Все новые и новые радостные вести с фронта. Все чаще и чаще знакомые звуки позывных, новые важные сообщения.

Сегодня вечером передается подряд уже пятое важное сообщение. Пятый раз столица Родины Москва оглашается победными артиллерийскими залпами в честь взятия вражеских городов. Сто залпов из 1100 орудий в один вечер!

Скорее, скорее туда, в Берлин! - такими думами живут раненые. Охваченный таким же настроением, решил и я обратиться к начальству.

Долго думали они: куда направить меня. Наконец дали назначение в часть, сопровождающую на фронт эшелоны с техникой.

Прибыл в танковую часть. Здесь, узнав, что я художник, дали задание написать два панно: Разгром немцев под Сталинградом и На подступах к Берлину. Предназначались они для вестибюля помещения штаба.

В гимнастерке с засученными рукавами, измазанный углем и краской, я несколько дней не отходил от холстов. Устав от одного, писал другой.

Наконец панно готовы. Командование осмотрело их, одобрило. Укрепили их на места.

Затем последовало новое задание, срочно написать призывы на самоходках. Тут уж я был не один. Даже рядовые артиллеристы старательно выводили надписи на корпусах этих грозных машин.
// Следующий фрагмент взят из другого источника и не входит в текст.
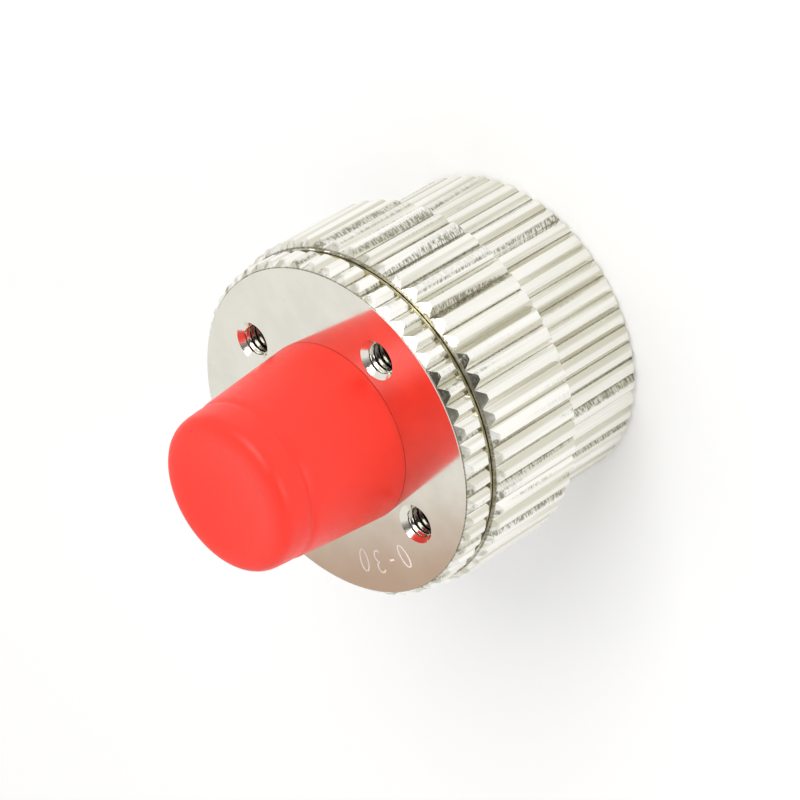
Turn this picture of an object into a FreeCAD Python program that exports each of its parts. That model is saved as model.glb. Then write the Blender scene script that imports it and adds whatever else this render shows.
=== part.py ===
import FreeCAD, Part
import os
import re

import Sketcher

# Variable optical attenuator: two fibre ports in line, a knurled adjusting ring that parts them
# Millimetres, +Z along the fibre axis, origin at the centre of the rear rim that it stands on

# Driving sizes, kept in the sheet
SIZES = {
    # Sleeve for the ferrules, and the thin tubes that carry it
    "sleeve_bore_radius": 1.25,
    "sleeve_wall": 0.35,
    "sleeve_length": 11.4,
    "sleeve_slit": 0.4,
    "holder_wall": 0.6,
    "holder_flange_width": 1.2,
    "holder_lip": 0.3,
    "holder_lip_reach": 0.15,
    # Threaded fibre ports with their key slots, and the rings that lock them
    "port_thread_radius": 4.0,
    "port_thread_chamfer": 0.4,
    "port_relief_depth": 0.2,
    "port_relief_length": 0.7,
    "port_wall": 1.1,
    "port_web": 0.6,
    "port_flange_width": 1.0,
    "port_flange_thickness": 0.8,
    "front_port_reach": 7.0,
    "rear_port_reach": 4.5,
    "key_width": 2.1,
    "key_depth": 3.5,
    "lock_ring_thickness": 0.5,
    "lock_ring_room": 0.2,
    "lock_notch_width": 0.8,
    "lock_notch_depth": 0.7,
    # Rear housing: recess, neck about the port, and spigot for the ring
    "nut_room": 1.5,
    "neck_wall": 1.4,
    "neck_lip": 0.5,
    "mouth_step": 1.5,
    "mouth_depth": 1.45,
    "web_thickness": 1.2,
    "spigot_wall": 0.6,
    "spigot_length": 2.1,
    # Front flange: disc, threaded hub and the room about it
    "neck_clearance": 0.1,
    "hub_wall": 1.3,
    "shell_room": 0.3,
    "hub_foot": 0.3,
    "front_web": 1.4,
    "centre_room": 1.0,
    "groove_width": 0.2,
    "disc_thickness": 1.8,
    "disc_step": 0.4,
    "disc_front_chamfer": 0.4,
    # Threaded fixing holes in the front face
    "screw_hole_count": 4,
    "screw_circle_step": 3.1,
    "screw_hole_radius": 0.8,
    "screw_hole_depth": 2.1,
    "countersink_width": 0.4,
    # Adjusting ring, its travel and what holds it
    "ring_length": 6.55,
    "ring_wall": 1.2,
    "ring_front_chamfer": 0.45,
    "travel": 3.2,
    "slip_washer_thickness": 0.15,
    "slip_washer_inset": 0.05,
    "wire_radius": 0.24,
    "wire_play": 0.01,
    "wire_side_room": 0.06,
    "wire_inset": 0.65,
    "wire_gap_angle": 24,
    "seal_radius": 0.17,
    "seal_rise": 0.02,
    "seal_side_room": 0.06,
    "seal_height": 0.5,
    "stop_ring_thickness": 0.35,
    "stop_ring_reach": 0.2,
    "stop_seat": 0.3,
    "stop_gap_angle": 20,
    # Knurling
    "tooth_count": 56,
    "knurl_angle": 100,
    "rear_knurl_depth": 0.35,
    "rear_knurl_step": 0.05,
    "ring_knurl_depth": 0.4,
    "disc_knurl_depth": 0.38,
    "rear_rim_chamfer": 0.3,
    "edge_break": 0.2,
    # Guide pins between the flange and the neck
    "pin_count": 3,
    "pin_start_angle": 45,
    "pin_radius": 0.35,
    "pin_press_depth": 1.4,
    "pin_hold": 0.8,
    "pin_clearance": 0.04,
    "pin_end_room": 0.2,
    # Spring that keeps the play out of the thread
    "spring_wire_radius": 0.2,
    "spring_turns": 3,
    "spring_room": 2.45,
    # Fits and rests
    "thread_clearance": 0.05,
    "spigot_clearance": 0.05,
    "turning_clearance": 0.05,
    "closing_clearance": 0.1,
    "seat_clearance": 0.05,
    "gap_washer_clearance": 0.05,
    "gap_washer_inset": 0.2,
    # Dust cap over the front port
    "cap_clearance": 0.05,
    "cap_wall": 0.95,
    "cap_base_flare": 0.57,
    "cap_head_taper": 0.22,
    "cap_end_room": 0.3,
    "cap_end_thickness": 1.5,
    "cap_head_length": 2.1,
    "cap_step_width": 0.3,
    "cap_step_depth": 0.14,
    "cap_edge_radius": 0.9,
    "cap_rim_width": 1.1,
    "cap_dish_depth": 0.25,
}

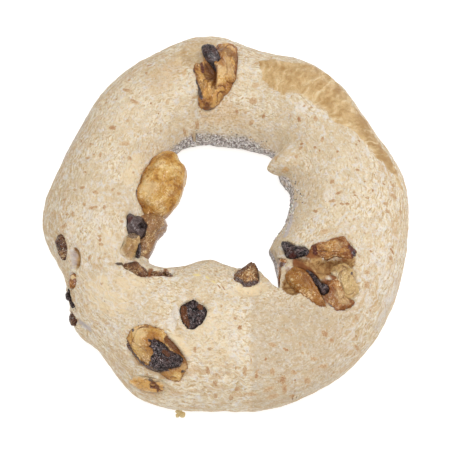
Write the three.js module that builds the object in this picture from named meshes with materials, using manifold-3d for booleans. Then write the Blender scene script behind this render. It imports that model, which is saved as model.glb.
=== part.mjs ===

И вот вместе с начальником эшелона капитаном Куделиным отправляемся по прямому назначению в путь с эшелоном.

Предрассветную весеннюю тишину нарушает духовой оркестр. Для проводов на эстакаду завода пришло командование полка.

- Я надеюсь, товарищи, - обратился к капитану Куделину и ко мне командир полка, - с новым поручением справитесь так же, как и с картинами.

Подтянутый, в офицерском мундире танкиста, коренастый, прошедший тяжелыми дорогами боев, полковник дает последние указания.

- Самоходки с их расчетами должны быть доставлены в полной боевой готовности до места назначения - до Берлина! Счастливого пути!..

Эшелон с людьми и боевым грузом трогается в далекий путь. Наши уже на подступах к логову фашизма.

Поезд спешил. Воины с новой техникой двигались на запад...

- Надо торопиться. Для кого же мы малевали эти лозунги? - кричат командиры расчетов, показывая на самоходки с надписями на корпусах: На Берлин!, Даешь Берлин!, Только в Берлин!.

Эшелон то ускоряет ход, то снижает скорость, часто останавливается. На остановках люди спрыгивают с платформ, бегут к нашему вагону с одним и тем же вопросом:

- Какие известия? Что с Берлином?..

В одну из ночей вагоны нашего эшелона были поставлены на другую ходовую часть, предназначенную для более узких рельсовых путей. Значит, мы будем двигаться уже по чужой территории.

И вот 2 мая 1945 года мы услышали на одной из остановок: ...Сегодня, 2 мая, советские войска полностью овладели столицей Германии городом Берлин центром немецкого империализма и очагом немецкой агрессии.

Берлинская битва завершена. Над центром Берлина - рейхстагом - развевается алый стяг - знамя Победы! Радость охватила людей.

- Какой же я командир батареи? На моих машинах призывы На Берлин!, а Берлин уже взят, - высказывает свое разочарование командир батареи старший лейтенант Баранов.

Баранов с начала войны ушел в ряды Красной Армии. Свою мирную профессию тракториста сменил на солдатскую. Будучи старшиной, прошел боевой путь от Москвы до Смоленска. Не один раз был ранен. Лечился в госпиталях. Затем окончил курсы командиров. В звании лейтенанта попал в артиллерийскую часть командиром орудия. После очередных боев Баранова назначили командиром батареи. В этом качестве он и ехал в нашем эшелоне.